Exemples de situations démontrant un manque de bonne foi au cours des négociations

  1. Une partie demande à l’autre si elle est engagée dans des négociations parallèles, mais la partie qui a entamé ces négociations parallèles fait défaut de confirmer que c’est le cas8.
  2.  Une partie qui, sans poser de questions, est amenée par les circonstances et la conduite de l’autre partie à croire légitimement en l’exclusivité des négociations, et cette dernière manque à son devoir de l’informer qu’elle est impliquée dans des négociations parallèles9.
  3. Une partie utilise des informations confidentielles, obtenues lors des négociations pour son propre profit, et causant en cela un dommage à l’autre partie qui a divulgué l’information confidentielle10 (selon les circonstances, on peut voir un tel comportement comme une violation du lien de confiance, ou une violation d’une obligation fiduciaire11.
  4. Une partie omet de divulguer des renseignements importants à l’autre partie, ce qui s’avère après coup avoir voué les négociations à un échec d’entrée de jeu (comme un droit de premier refus accordé à un tiers)12.

Conclusion

Lorsque les parties entament des négociations en vue de conclure des transactions commerciales, elles doivent agir et négocier de bonne foi tout au long des négociations, y compris lors de la conclusion de documents précontrac­tuels. Une partie qui négocie de façon déraisonnable et de mauvaise foi, et dont les actes ou les omissions causent des dommages à l’autre partenaire peut être exposée à une réclamation en dommages-intérêts. Ces dommages peuvent représenter, entre autres : i) les dépenses engagées pour les fins des négociations; ii) la perte de temps; iii) la perte de débouchés commerciaux ou occasions d’affaires; iv) les dommages pour atteinte à la réputation13.


1 Article 6 C.C.Q.
2 Article 1375 C.C.Q.
3 Pegasus Partners Inc. c.
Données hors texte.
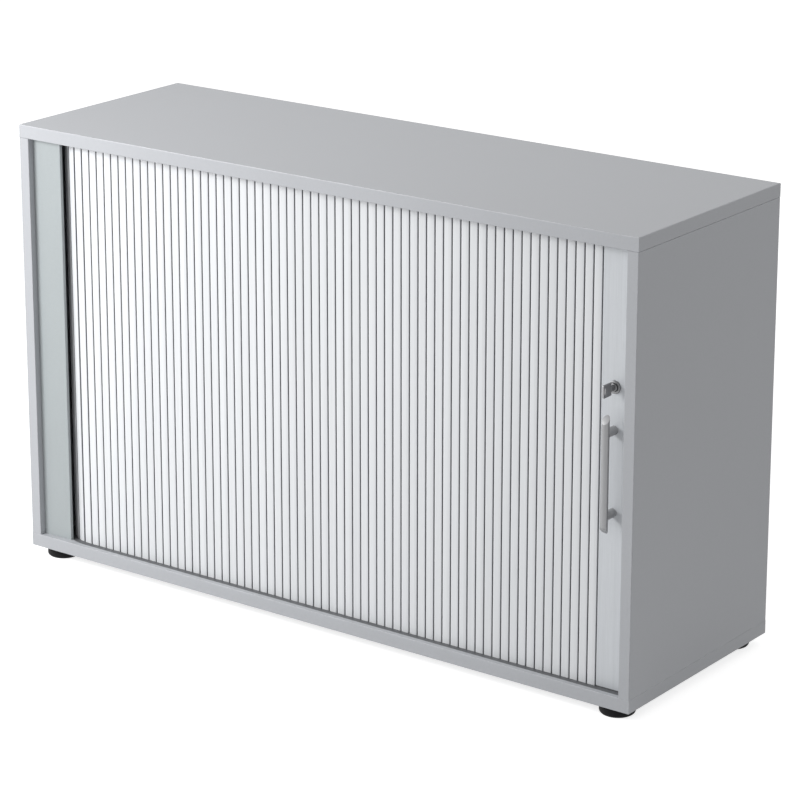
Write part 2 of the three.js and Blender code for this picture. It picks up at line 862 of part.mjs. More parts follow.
// The key: a square bow, a neck and a blade with its cuts.
function keySolid() {
  const halfBow = bowHeight / 2;
  const halfKey = keyHeight / 2;
  const bow = roundedRectangle(keyFrontY, lockZ - halfBow, bowRearY, lockZ + halfBow, bowCorner);
  const bladeEnd = plugFrontY + keyBlade;
  const neck = box(
    [fittingX - bowThickness / 2, bowRearY - bowCorner, lockZ - halfKey],
    [fittingX + bowThickness / 2, plugFrontY - fitGap, lockZ + halfKey],
  );
  const blade = new THREE.Shape();
  blade.moveTo(plugFrontY - keyNeck / 2, lockZ + halfKey);
  blade.lineTo(plugFrontY - keyNeck / 2, lockZ - halfKey);
  keyCutDepths.forEach((depth, i) => {
    const start = plugFrontY + keyCutStart + i * keyCutPitch;
    blade.lineTo(start, lockZ - halfKey);
    blade.lineTo(start + keyCutPitch / 2, lockZ - halfKey + depth);
  });
  blade.lineTo(bladeEnd, lockZ);
  blade.lineTo(bladeEnd - halfKey, lockZ + halfKey);
  return join(
    sidePrism(bow, fittingX - bowThickness / 2, fittingX + bowThickness / 2),
    neck,
    sidePrism(blade, fittingX - keyThickness / 2, fittingX + keyThickness / 2),
  );
}

function strikeEdges() {
  const slotY = (hookFrontY + hookRearY) / 2;
  return [slotY - strikeWidth / 2, slotY + strikeWidth / 2];
}

function strikeMiddleZ() {
  return lockZ + (strikeSlotRise - strikeSlotDrop) / 2;
}

function strikeScrewHeights() {
  const reach = strikeLength / 2 - strikeScrewInset;
  return [strikeMiddleZ() + reach, strikeMiddleZ() - reach];
}

function strikePlate() {
  const [frontY, rearY] = strikeEdges();
  const slotY = (frontY + rearY) / 2;
  const half = strikeLength / 2;
  const outline = roundedRectangle(
    frontY, strikeMiddleZ() - half, rearY, strikeMiddleZ() + half, arrisRadius,
  );
  const slot = box(
    [rightX - cutOverrun, slotY - strikeSlotWidth / 2, lockZ - strikeSlotDrop],
    [rightX + strikeThickness + cutOverrun, slotY + strikeSlotWidth / 2, lockZ + strikeSlotRise],
  );
  const holes = strikeScrewHeights().map((z) =>
    crossRod(
      [rightX - cutOverrun, slotY, z], strikeScrewHead + fitGap,
      strikeThickness + cutOverrun * 2, smallRoundSteps,
    ),
  );
  return cut(sidePrism(outline, rightX, rightX + strikeThickness), slot, ...holes);
}

function strikeScrew(z) {
  const slotY = (hookFrontY + hookRearY) / 2;
  return join(
    crossRod([rightX, slotY, z], strikeScrewHead, strikeThickness),
    crossRod([rightX, slotY, z], strikeScrewDiameter, strikeScrewLength),
  );
}

function shelf() {
  const outline = roundedRectangle(
    innerSideFaceX + shelfSideGap, shelfSetback, rightX - shelfSideGap, shelfRearY,
    arrisRadius,
  );
  return prism(outline, shelfZ, shelfZ + shelfThickness);
}

// A shelf pin; into is the way into the panel that holds it.
function shelfPin(faceX, into, y) {
  const seatX = into > 0 ? faceX : faceX - pinSeat;
  const collarX = into > 0 ? faceX - contactGap - pinReach : faceX + contactGap;
  const startX = Math.min(seatX, collarX);
  const endX = Math.max(seatX + pinSeat, collarX + pinReach);
  return join(
    crossRod([startX, y, pinZ], pinDiameter, endX - startX),
    crossRod([collarX, y, pinZ], pinCollar, pinReach),
  );
}

function dowel(x, y, z) {
  return uprightRod([x, y, z], dowelDiameter, dowelInPlate + dowelInSide);
}

// A foot's base: a thick plastic disc, narrower at the floor, with a seat for the stem.
function footBase([x, y]) {
  const radius = footDiameter / 2;
  const profile = [
    new THREE.Vector2(0, -footHeight),
    new THREE.Vector2(footWaist / 2, -footHeight),
    new THREE.Vector2(radius, footRim - footHeight),
    new THREE.Vector2(radius, -footRim),
    new THREE.Vector2(radius - footRim / 2, -fitGap),
    new THREE.Vector2(0, -fitGap),
  ];
  const disc = new THREE.LatheGeometry(profile, roundSteps).rotateX(Math.PI / 2);
  return cut(
    solid(disc.translate(x, y, 0)),
    uprightRod(
      [x, y, -stemInBase - fitGap], stemDiameter + threadGap * 2, stemInBase + cutOverrun,
    ),
    uprightRod(
      [x, y, -stemCollarHeight - fitGap * 2], stemCollar + fitGap * 2,
      stemCollarHeight + cutOverrun + fitGap, roundSteps,
    ),
  );
}

function footStem([x, y]) {
  return join(
    uprightRod([x, y, -stemInBase], stemDiameter, stemInBase + stemEngagement),
    uprightRod(
      [x, y, -stemCollarHeight - fitGap], stemCollar, stemCollarHeight - fitGap, hexSides,
    ),
  );
}

function footInsert([x, y]) {
  return cut(
    join(
      uprightRod([x, y, fitGap], insertDiameter, insertHeight - fitGap),
      uprightRod([x, y, fitGap], insertFlange, insertFlangeThickness),
    ),
    uprightRod(
      [x, y, -cutOverrun], stemDiameter + threadGap * 2, insertHeight + cutOverrun * 2,
    ),
  );
}

place("top_panel", topPanel(), finishes.board);
place("bottom_panel", bottomPanel(), finishes.board);
place("left_side_panel", sidePanel(0, leftX, leftX, -1), finishes.board);
place("right_side_panel", rightSidePanel(), finishes.board);
place("outer_back_panel", outerBack(), finishes.backBoard);
place("inner_back_panel", innerBack(), finishes.backBoard);
place("inner_side_panel", innerSide(), finishes.board);
place("cover_strip", coverStrip(), finishes.strip);
place("top_track", track(ceilingZ, 1), finishes.track);
place("bottom_track", track(floorZ, -1), finishes.track);
curtain();

place("leading_rail", leadingRail(), finishes.rail);
place("rail_glide_bottom", railGlide(-1), finishes.track);
place("rail_glide_top", railGlide(1), finishes.track);
place("handle_bar", handleBar(), finishes.handle);
postHeights().forEach((z, i) => {
  const end = i === 0 ? "upper" : "lower";
  place("handle_post_" + end, handlePost(z), finishes.handle);
  place("handle_screw_" + end, handleScrew(z), finishes.steel);
});

place("lock_barrel", lockBarrel(), finishes.lock);
place("lock_nut", lockNut(), finishes.steel);
place("lock_plug", lockPlug(), finishes.lock);
place("hook_bolt", hookBolt(), finishes.steel);
place("hook_screw", hookScrew(), finishes.steel);
place("key", keySolid(), finishes.key);
place("strike_plate", strikePlate(), finishes.steel);
strikeScrewHeights().forEach((z, i) => {
  place("strike_screw_" + (i === 0 ? "upper" : "lower"), strikeScrew(z), finishes.steel);
});

place("shelf", shelf(), finishes.board);
for (const [end, y] of [["front", pinFrontY], ["rear", pinRearY]]) {
  place("shelf_pin_" + end + "_left", shelfPin(innerSideFaceX, -1, y), finishes.steel);
  place("shelf_pin_" + end + "_right", shelfPin(rightX, 1, y), finishes.steel);
}

for (const [corner, [x, y]] of Object.entries(dowelPlaces)) {
  place("dowel_bottom_" + corner, dowel(x, y, floorZ - dowelInPlate), finishes.dowel);
  place("dowel_top_" + corner, dowel(x, y, ceilingZ - dowelInSide), finishes.dowel);
}

for (const [corner, spot] of Object.entries(footPlaces)) {
  place("foot_base_" + corner, footBase(spot), finishes.blackPlastic);
  place("foot_stem_" + corner, footStem(spot), finishes.steel);
  place("foot_insert_" + corner, footInsert(spot), finishes.steel);
}

export default cabinet;
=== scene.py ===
"""Dresses the tambour door cabinet: coats the boards, makes the slats, fittings and feet."""

import math

import bmesh
import bpy
from bpy.props import FloatProperty, FloatVectorProperty, IntProperty, PointerProperty
from mathutils import Matrix, Vector


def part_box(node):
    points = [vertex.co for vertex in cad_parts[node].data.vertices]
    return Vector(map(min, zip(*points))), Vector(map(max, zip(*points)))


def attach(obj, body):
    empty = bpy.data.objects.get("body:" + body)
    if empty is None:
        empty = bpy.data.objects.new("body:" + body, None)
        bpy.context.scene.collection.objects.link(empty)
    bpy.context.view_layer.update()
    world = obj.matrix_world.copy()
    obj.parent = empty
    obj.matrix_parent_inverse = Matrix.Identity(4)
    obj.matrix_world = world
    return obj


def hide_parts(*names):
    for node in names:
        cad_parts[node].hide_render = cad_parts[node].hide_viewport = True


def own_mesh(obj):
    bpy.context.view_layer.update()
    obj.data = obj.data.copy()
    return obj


bl_info = {
    "name": "Tambour door cabinet",
    "version": (1, 0, 0),
    "blender": (4, 5, 0),
    "location": "3D View > Sidebar > Cabinet",
    "description": "Dresses a tambour door cabinet and sets up its studio",
    "category": "Object",
}

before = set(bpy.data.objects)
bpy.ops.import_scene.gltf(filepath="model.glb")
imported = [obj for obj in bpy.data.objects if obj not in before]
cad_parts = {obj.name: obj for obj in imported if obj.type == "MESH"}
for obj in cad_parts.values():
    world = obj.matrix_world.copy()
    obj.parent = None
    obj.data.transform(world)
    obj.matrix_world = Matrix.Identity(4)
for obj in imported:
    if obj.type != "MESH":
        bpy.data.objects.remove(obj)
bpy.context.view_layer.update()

CORNERS = ("front_left", "front_right", "rear_left", "rear_right")
FRONT_SECTIONS = tuple("curtain_section_%d" % n for n in range(1, 6))
PHOTO_SIDE_PX = 800
SENSOR_WIDTH_MM = 36.0
MERGE_DISTANCE = 1e-7
MICRON_DIGITS = 6

# Which directions of a board carry no edging, for the joint lines of its coating
EDGED_ALL_ROUND = (0.0, 0.0, 1.0)
EDGED_FRONT_AND_REAR = (1.0, 0.0, 1.0)
NOT_EDGED = (1.0, 1.0, 1.0)


def shade(name, description, default):
    """A colour that the user can change, in linear values."""
    return FloatVectorProperty(
        name=name, description=description, default=default,
        subtype="COLOR", size=3, min=0.0, max=1.0,
    )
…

Group Laurem Inc., 2007 QCCS 476, paragr. 29 et Friedman c. Ruby, 2012 QCCS 1778, paragr. 49.
4 Formédica ltée c. Silipos Canada Inc., 2010 QCCS 6074, paragr. 89, qui cite Didier Lluelles et Benoît Moore, Droit des obligations, Montréal, Éditions Thémis, 2006, n° 1978, p. 1069-1070.
5 Pegasus Partners Inc. c. Group Laurem Inc., id., note 3.
6 Article 2805 C.c.Q.
7 Lefebvre, Brigitte. La bonne foi dans la formation du contrat, Éditions Yvon Blais Inc., 1998, p. 151.
8 Id., p. 145.
9 Id.
10 Id., p. 139.
11 Lac Minerals Ltd. c. Int’l Corona Resources Ltd., Cour supérieure du Canada, (1989) 2 L.R.C. 574.
12 Lefebvre, Brigitte, La bonne foi dans la formation du contrat, Éditions Yvon Blais Inc., 1998, p. 121; Comeau c. Société Immobilière Trans-Québec Inc., J.E. 97-112 (C.S.).
13 Lefebvre, Brigitte. La bonne foi dans la formation du contrat, Éditions Yvon Blais Inc., 1998, p. 57 et 158.